Cooper, recalling his former players, noted Stankovic, who ranks third in points on the original Blast roster, was more than an enforcer.
"He was a physical presence, yes," Cooper said. "But he also had a tremendous shot in both feet and was a very good team player.
"And like Timmy [Wittman], he played almost every position. Guys like that, they usually don't get the credit. Without Mike and Stan, I'd never have worn a championship ring."
Tonight, three of the greatest figures in Blast history will be honored and get the credit they deserve. And, no doubt, as Cooper used to be so fond of saying, they will leave a piece of themselves on the carpet.
Blast Hall of Fame inductees
Highlights: Coached the original Blast from 1980 to 1992, then coached the Spirit from '92 through '94. Cooper led the Blast to five division titles, five championship series appearances and the franchise's first MISL title in 1983-84. As coach of the Blast, he won 319 games and lost 232. And as the Spirit's coach in the NPSL, he was 53-27. He was a two-time MISL Coach of the Year.
Highlights: Defender, nine-year veteran of the original Blast. Six-time MISL All-Star. Ranks third on the original Blast's all-time scoring list with 301 points. A member of the 1983-84 MISL championship team. A member of the All-Time MISL Team. Coached and played for the Spirit and still ranks 13th on Baltimore's all-time list with 219 points in six seasons.

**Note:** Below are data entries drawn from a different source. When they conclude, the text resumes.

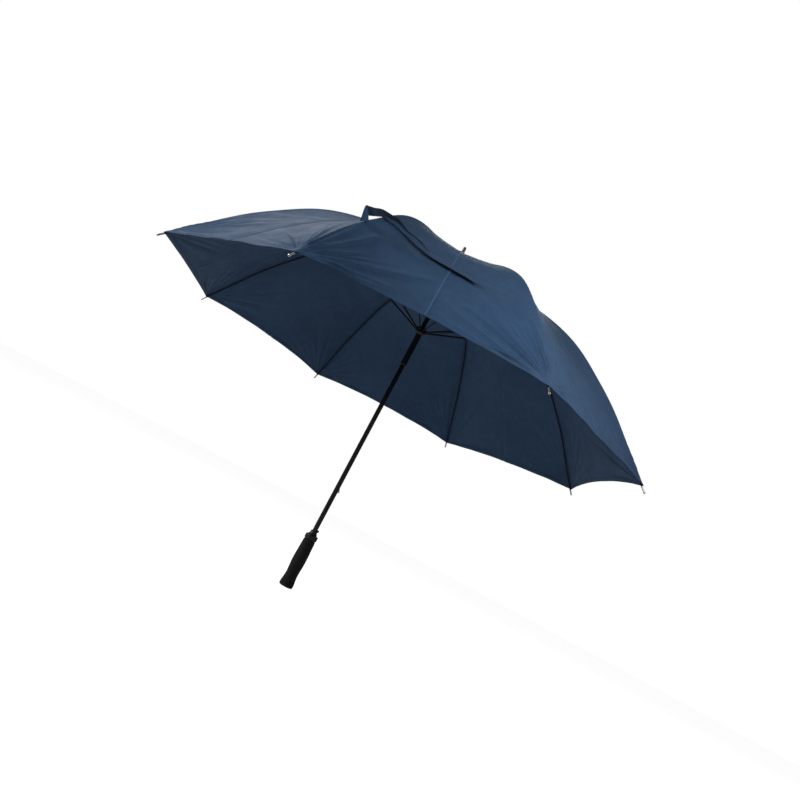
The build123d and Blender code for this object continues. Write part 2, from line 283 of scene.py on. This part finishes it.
def cloth_material(name, edges, painted_light_tone, painted_light_width):
    """Navy polyester in plain weave with sewn rows, and painted light along the fold down its middle. Its UV
    layers are in metres: "Cloth" runs across from the sewn edge and along the cloth, and "Middle" across from
    the fold down its middle, with the painted light's strength as its second number. edges: where the rows of
    stitches lie, as distances from the sewn edge."""
    s = Shade(name, Specular_IOR_Level=0.15, Sheen_Weight=0.01, Sheen_Roughness=0.4,
              Sheen_Tint=(0.8, 0.85, 1, 1))
    cloth = s.node("SeparateXYZ", s.node("UVMap", uv_map="Cloth").outputs["UV"])
    across, along = cloth.outputs["X"], cloth.outputs["Y"]
    middle = s.node("SeparateXYZ", s.node("UVMap", uv_map="Middle").outputs["UV"])
    turns = 2 * math.pi / THREAD_PITCH
    warp = s.math("SINE", s.math("MULTIPLY", across, turns))
    weft = s.math("SINE", s.math("MULTIPLY", along, turns))
    weave = s.math("MULTIPLY", warp, weft)
    colour = s.ramp(s.noise(5.0, 4, 0.55), scaled(NAVY, 0.88), scaled(NAVY, 1.14))
    colour = s.mix(0.35, colour, s.ramp(s.noise(60.0, 4, 0.6), grey(0.72), grey(1.2)), "MULTIPLY")
    threads = s.ramp(s.spread(weave, 0, 1, -1, 1), grey(0.55), grey(1.35), 0.1, 0.9)
    colour = s.mix(0.25, colour, threads, "MULTIPLY")
    # painted light, as strong as the layer's second number: on the canopy a painted highlight along the fold
    # down the middle, on the strap painted shade
    painted_light = s.spread(s.math("ABSOLUTE", middle.outputs["X"]), 1, 0, *painted_light_width)
    # the painted light is weaker in random patches
    wear_and_painted_light_patches = s.spread(s.noise(14, 3, 0.6), 0.6, 1.0)
    painted_light = s.math("MULTIPLY", s.math("MULTIPLY", painted_light, wear_and_painted_light_patches), middle.outputs["Y"])
    colour = s.mix(painted_light, colour, painted_light_tone)
    # stitches beside the seams
    rows = None
    for edge in edges:
        away = s.math("ABSOLUTE", s.math("SUBTRACT", s.math("ABSOLUTE", across), edge))
        row = s.math("LESS_THAN", away, STITCH_WIDTH / 2)
        rows = row if rows is None else s.math("MAXIMUM", rows, row)
    beat = s.math("SINE", s.math("MULTIPLY", along, 2 * math.pi / STITCH_PITCH))
    dash = s.math("GREATER_THAN", beat, -0.45)
    stitch = s.math("MULTIPLY", rows, dash)
    colour = s.mix(s.math("MULTIPLY", stitch, 0.5), colour, scaled(NAVY, 1.5))
    rough = s.spread(s.noise(25, 4, 0.6), 0.46, 0.60)
    return s.finish(colour, rough, [
        (s.noise(38, 4, 0.55), 0.10, 0.0012), (s.noise(900, 2, 0.6), 0.10, 0.00012),
        (weave, 0.16, 0.00007), (stitch, 0.5, 0.0003)])


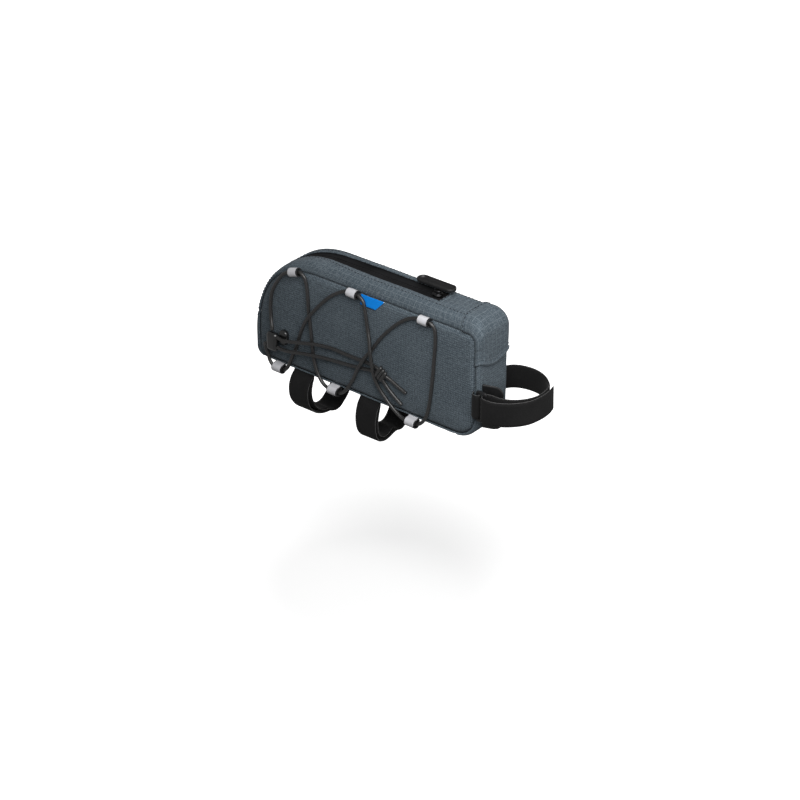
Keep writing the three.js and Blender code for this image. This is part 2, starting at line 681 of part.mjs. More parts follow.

Highlights: Forward was nicknamed "The Magician." Played four seasons with the original Blast. Scored 329 points in 179 games. Is the team's original all-time leading scorer. Six-year veteran of the MISL, he was a four-time All-Star, a three-time Blast Most Valuable Player, including for the 1983-94 season. Though retired from professional play, he was named a member of the Blast's All-Decade Team during the 1990-91 season.